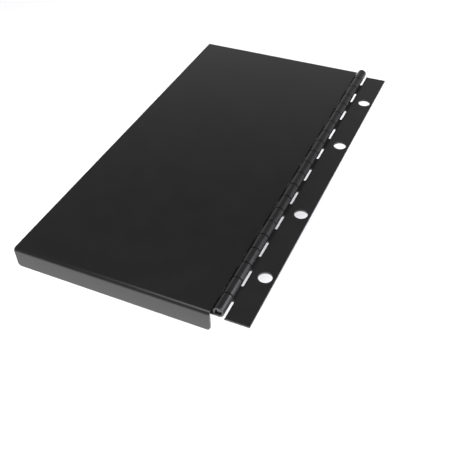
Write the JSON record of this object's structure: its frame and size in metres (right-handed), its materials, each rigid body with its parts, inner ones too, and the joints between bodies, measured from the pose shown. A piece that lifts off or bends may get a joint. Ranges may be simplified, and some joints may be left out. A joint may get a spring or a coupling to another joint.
{
  "type": "piano hinge",
  "caption": "Continuous hinge: a curled leaf under a flanged sheet-steel door panel and a drilled mounting strip, joined along one edge by a long pin.",
  "frame": {"origin": "middle of the row of screw holes, on the flat back face of the mounting strip", "axes": "+Y along the hinge pin, +Z out of the front of the closed door, +X from the hinge towards the free edge of the mounting strip, so the door panel lies towards -X"},
  "size_m": [0.1495, 0.2658, 0.0175],
  "materials": {
    "strip_coat": "satin black powder coat, fine grain",
    "leaf_coat": "satin black powder coat, slightly glossier on the rolled knuckles",
    "panel_coat": "satin black powder coat, fine grain",
    "pin_steel": "dull drawn steel"
  },
  "bodies": {
    "strip": {"mounting_strip": "strip_coat"},
    "door": {"door_panel": "panel_coat", "panel_leaf": "leaf_coat", "hinge_pin": "pin_steel"}
  },
  "joints": [
    {"name": "door_hinge", "type": "hinge", "parent": "strip", "child": "door", "pos_m": [-0.0123, 0, 0.00373], "axis": [0, 1, 0], "range_deg": [-60, 185]}
  ]
}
::::::
### INSTRUCTION
Nothing in the data may differ; print all of it exactly as written.

### RIGHT ANSWER
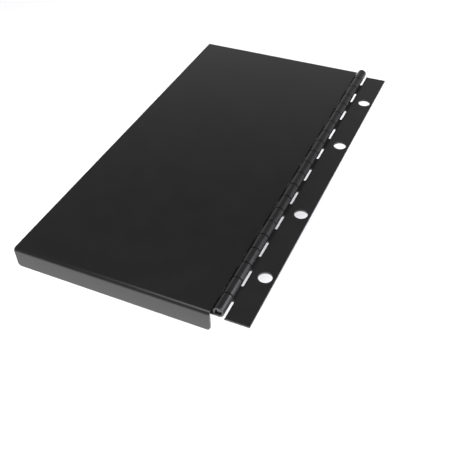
Write the JSON record of this object's structure: its frame and size in metres (right-handed), its materials, each rigid body with its parts, inner ones too, and the joints between bodies, measured from the pose shown. A piece that lifts off or bends may get a joint. Ranges may be simplified, and some joints may be left out. A joint may get a spring or a coupling to another joint.
{
  "type": "piano hinge",
  "caption": "Continuous hinge: a curled leaf under a flanged sheet-steel door panel and a drilled mounting strip, joined along one edge by a long pin.",
  "frame": {"origin": "middle of the row of screw holes, on the flat back face of the mounting strip", "axes": "+Y along the hinge pin, +Z out of the front of the closed door, +X from the hinge towards the free edge of the mounting strip, so the door panel lies towards -X"},
  "size_m": [0.1495, 0.2658, 0.0175],
  "materials": {
    "strip_coat": "satin black powder coat, fine grain",
    "leaf_coat": "satin black powder coat, slightly glossier on the rolled knuckles",
    "panel_coat": "satin black powder coat, fine grain",
    "pin_steel": "dull drawn steel"
  },
  "bodies": {
    "strip": {"mounting_strip": "strip_coat"},
    "door": {"door_panel": "panel_coat", "panel_leaf": "leaf_coat", "hinge_pin": "pin_steel"}
  },
  "joints": [
    {"name": "door_hinge", "type": "hinge", "parent": "strip", "child": "door", "pos_m": [-0.0123, 0, 0.00373], "axis": [0, 1, 0], "range_deg": [-60, 185]}
  ]
}